The POWER2 processor complex consists of eight semi-custom chips partitioned in a fashion similar to POWER: an Instruction Cache Unit (ICU), the Fixed Point Unit (FXU), the Floating Point Unit (FPU), four Data Cache Units (DCU), and a Storage Control Unit (SCU). The ICU prefetches instructions from the I-cache and places them in instruction buffers. ICU control logic decodes or analyzes the instructions in the buffers. The ICU executes ICU instructions (primarily branches), some times affecting the prefetch path. The ICU dispatches non-ICU instructions to the FXU and FPU over a 4-instruction wide "instruction dispatch" bus (IBUS). The FXU and FPU process the respective arithmetic instructions. The FXU also processes storage reference instructions by generating and translating the addresses before placing them on the cache address bus.
The POWER2 I/O unit is the same as the one in the RS/6000 Models 580 and 980. The I/O unit implements the 64-bit Streaming Data protocol on the Micro Channel at 10 MHz. The I/O unit implements dual 64-byte buffers per DMA channel so that operations over the SIO bus and Micro Channel can fully overlap. The I/O unit, along with some logic on the I/O planar, reduces the arbitration time on the Micro Channel from 400ns to 100ns. This improves bandwidth and bus utilization. In addition, enhancements to the protocol for the SIO bus include prefetch data commands from the I/O unit so that the DMA data from memory is available to the I/O unit with minimum delay.
The switch provides the internal message passing fabric that connects all of the SP2 nodes (processors) together in a way that potentially allows all processors to be sending messages simultaneously. The hardware to support this connectivity consists of 2 basic elements.
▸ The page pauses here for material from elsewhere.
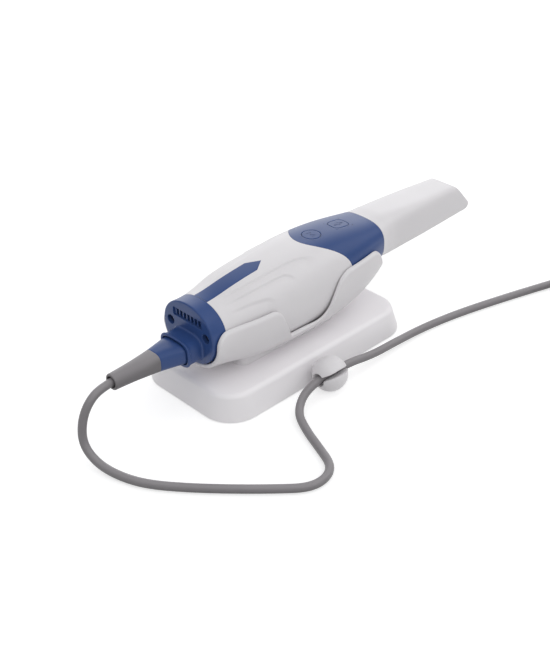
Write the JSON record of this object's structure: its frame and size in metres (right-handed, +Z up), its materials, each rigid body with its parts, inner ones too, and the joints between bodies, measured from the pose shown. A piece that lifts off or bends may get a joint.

The switch board and the communications adapter (High Performance Switch Adapter versions 1 and 2). There is one adapter per node and one switch board unit per rack. The switch board unit contains 8 logical switch chips, with 16 physical chips for reliablility reasons that are discussed later and provides the connectivity of each of the nodes to the switch fabric as well as the rack-to-rack connectivity.
As a start, the switch fabric needs to be scalable from tens up to thousands of nodes. In order to meet that objective a multistage network was chosen. The multistage network increases the amount of switch capability in a granular fashion as the number of processors grows. With this switch topology switch stages are added as the system grows to keep the amount of bandwidth available to each of the processors constant.
One measure of bandwidth that is useful for comparing machine designs is bisectional bandwidth. This is the most common measure of aggregate bandwidth for parallel machines and is loosely defined as follows: Define a plane which separates the parallel system into two parts containing an equal number of nodes. This plane intersects some number of network links. Bisectional bandwidth is the total possible bandwidth crossing this plane through these links. This term is often used to assess the scalability of a topology. For hypercubes, the SP2 Switch, and most multistage networks, bisectional bandwidth scales linearly with the number of nodes in the system. For a 2-dimensional mesh bisectional bandwidth scales with the square root of the number of nodes. For a ring, bisectional bandwidth remains constant as nodes are added. Since the effective bandwidth per node for this measurement is the aggregate divided by the number of nodes, the mesh and ring provide reduced capability as the system grows. The SP2 system maintains constant bisectional bandwidth per processor independent of the size of the machine.
As a summary the SP-2 communications network is a multi-stage, omega, buffered-wormhole routing packet-switch. If a message is traveling from node A to node B and another message needs to intersect it to go through from processors C to D, the messages can cut through each other and share the fabric. There is no blockage of one message by another message for long periods of time. If there is congestion on an outgoing path there is buffering on each of the chips such that messages are buffered and queued within the switch chip for fair delivery in a round-robin fashion, packet by packet.
Ease of job scheduling placed another requirement of the switch fabric: a uniform topology. The SP2 switch topology is uniform, which is to say that the fabric as an omega network has equidistant message traffic from any particular point in the fabric to any other point in the fabric. Algorithms do not place requirements on node selection or topology since all nodes are equidistant. This means that the scheduler doesn't need to worry about the physical location of the specific nodes selected for a job. I/O has the same flexibility: I/O server nodes can be located anywhere on the fabric.